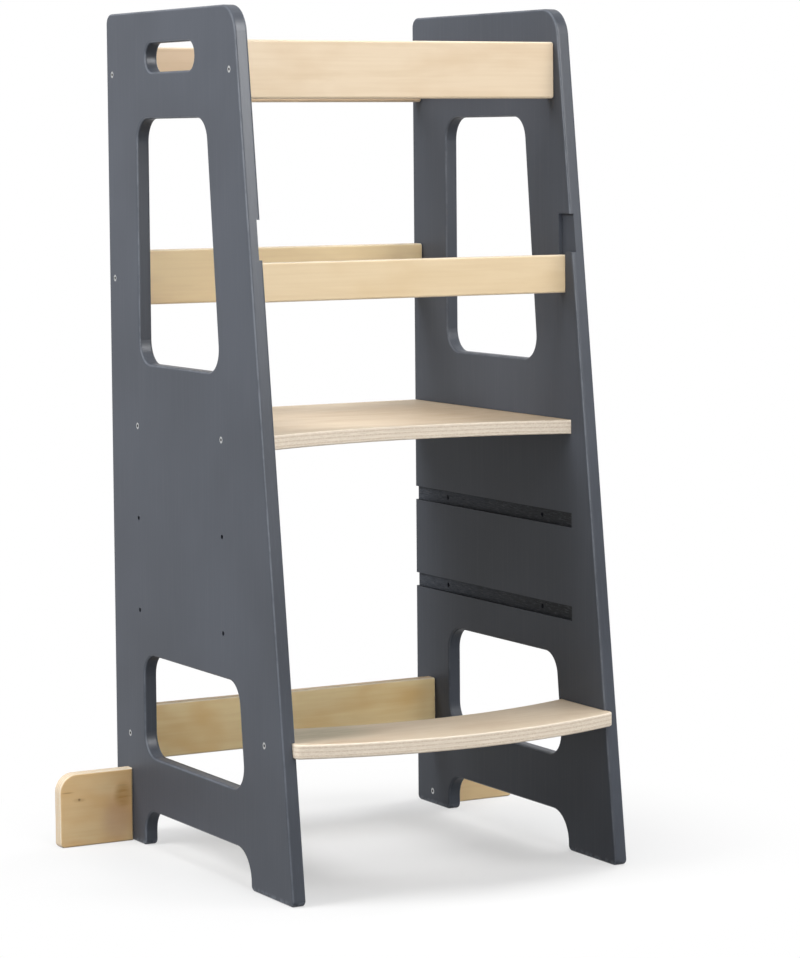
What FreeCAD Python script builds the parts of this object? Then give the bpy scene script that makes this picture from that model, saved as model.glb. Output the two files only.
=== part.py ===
"""Toddler kitchen helper stool: two painted side panels joined by birch plywood boards.

Units are millimetres. +Z is up, -Y is the side that the child climbs, X is the width.
The origin is the middle of the footprint on the floor.
Distances named *_BACK or *_FROM_BACK are measured forwards from the panels' rear edge.
"""
import FreeCAD, Part
import math
import os

# ---------------------------------------------------------------- driving dimensions
OVERALL_WIDTH = 566.5           # across the two stabiliser boards

# Side panels
PANEL_HEIGHT = 900.0            # floor to the top edge
PANEL_THICKNESS = 15.0
PANEL_SPACING = 364.0           # clear width between the two inner faces
PANEL_DEPTH_TOP = 315.0         # rear edge to the slanted front edge at the top
PANEL_DEPTH_FLOOR = 429.0       # rear edge to the slanted front edge at the floor
PANEL_REAR_TOP_RADIUS = 11.0
PANEL_FRONT_TOP_RADIUS = 31.0
PANEL_TOE_RADIUS = 6.0          # corners of the feet, seen from the side
PANEL_EDGE_ROUND = 2.8          # round-over along every outer edge and window edge

# Windows and the gap under each panel
WINDOW_BACK = 77.0              # rear side of both windows
WINDOW_CORNER_RADIUS = 25.0
UPPER_WINDOW_BOTTOM = 525.0
UPPER_WINDOW_BELOW_TOP = 113.7  # panel's top edge to the window
UPPER_WINDOW_MARGIN_BOTTOM = 89.0   # slanted front edge to the window's front side
UPPER_WINDOW_MARGIN_TOP = 82.1
LOWER_WINDOW_BOTTOM = 99.6
LOWER_WINDOW_TOP = 210.4
LOWER_WINDOW_MARGIN_BOTTOM = 95.4
LOWER_WINDOW_MARGIN_TOP = 93.8
FOOT_GAP_HEIGHT = 40.2
REAR_FOOT_LENGTH = 75.0
FRONT_FOOT_LENGTH = 96.0
FOOT_GAP_REAR_RADIUS = 25.0
FOOT_GAP_FRONT_RADIUS = 32.0

# Handle slot, a long round-ended hole near the top of each panel
HANDLE_BACK = 100.0
HANDLE_LENGTH = 121.5
HANDLE_HEIGHT = 30.4
HANDLE_BELOW_TOP = 34.1         # panel's top edge to the slot

# Grooves that carry the boards' ends
GROOVE_DEPTH = 4.5              # how deep each groove is cut into the inner face
GROOVE_SIDE_PLAY = 0.3          # left free at each end of a housed board
GROOVE_HEIGHT_PLAY = 0.4        # left free above a housed board
GROOVE_END_PLAY = 0.5           # left free past the end of a housed board

# Standing platform and its three heights
PLATFORM_THICKNESS = 15.0
PLATFORM_DEPTH = 343.0          # rear edge to the front corners
PLATFORM_FRONT_HOLLOW = 36.0    # how far the front edge curves in at the middle
PLATFORM_LOWEST = 249.5         # underside at the lowest of the heights
PLATFORM_PITCH = 100.0
PLATFORM_HEIGHTS = 3            # the platform is screwed in at the highest of them
PLATFORM_REAR_SCREW = 68.3
PLATFORM_FRONT_SCREW = 275.3
PLATFORM_EDGE_ROUND = 1.5

# Lower step, a bowed board that sticks out in front of the panels
STEP_THICKNESS = 15.0
STEP_UNDERSIDE = 147.0
STEP_NOSE = 455.0               # rear edge of the panels to the middle of the front
STEP_WIDTH_MIDDLE = 102.0       # front to rear of the board at the middle
STEP_BOW_RADIUS = 490.0         # the front and the rear edge bow alike
STEP_CORNER_RADIUS = 8.0
STEP_SCREW_BEHIND_NOSE = 88.0
STEP_EDGE_ROUND = 2.0

# Rails between the panels
RAIL_THICKNESS = 15.0
RAIL_HEIGHT = 59.6
RAIL_EDGE_ROUND = 2.5
TOP_RAIL_BELOW_TOP = 35.6       # panel's top edge to both top rails
TOP_FRONT_RAIL_SETBACK = 7.5    # slanted front edge to the rail's face, at the rail's top
UPPER_BACK_RAIL_SETBACK = 7.0   # rear edge of the panels to the rails' rear face
MIDDLE_BACK_RAIL_ABOVE_PLATFORM = 120.2     # platform's top to the rail's underside
LOWER_BACK_RAIL_SETBACK = 30.0
LOWER_BACK_RAIL_UNDERSIDE = 88.4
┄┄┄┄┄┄
Quote exactly the first line of the data and every line after it through the one holding "birch plywood boards.".

*ANSWER IN FULL*:
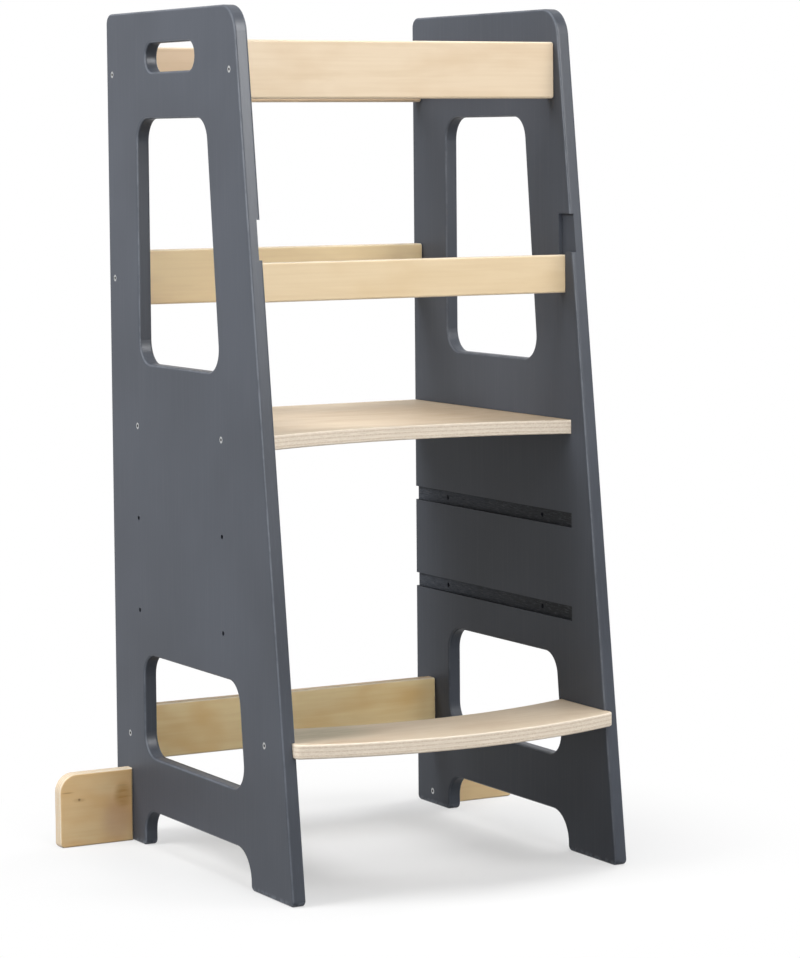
What FreeCAD Python script builds the parts of this object? Then give the bpy scene script that makes this picture from that model, saved as model.glb. Output the two files only.
=== part.py ===
"""Toddler kitchen helper stool: two painted side panels joined by birch plywood boards.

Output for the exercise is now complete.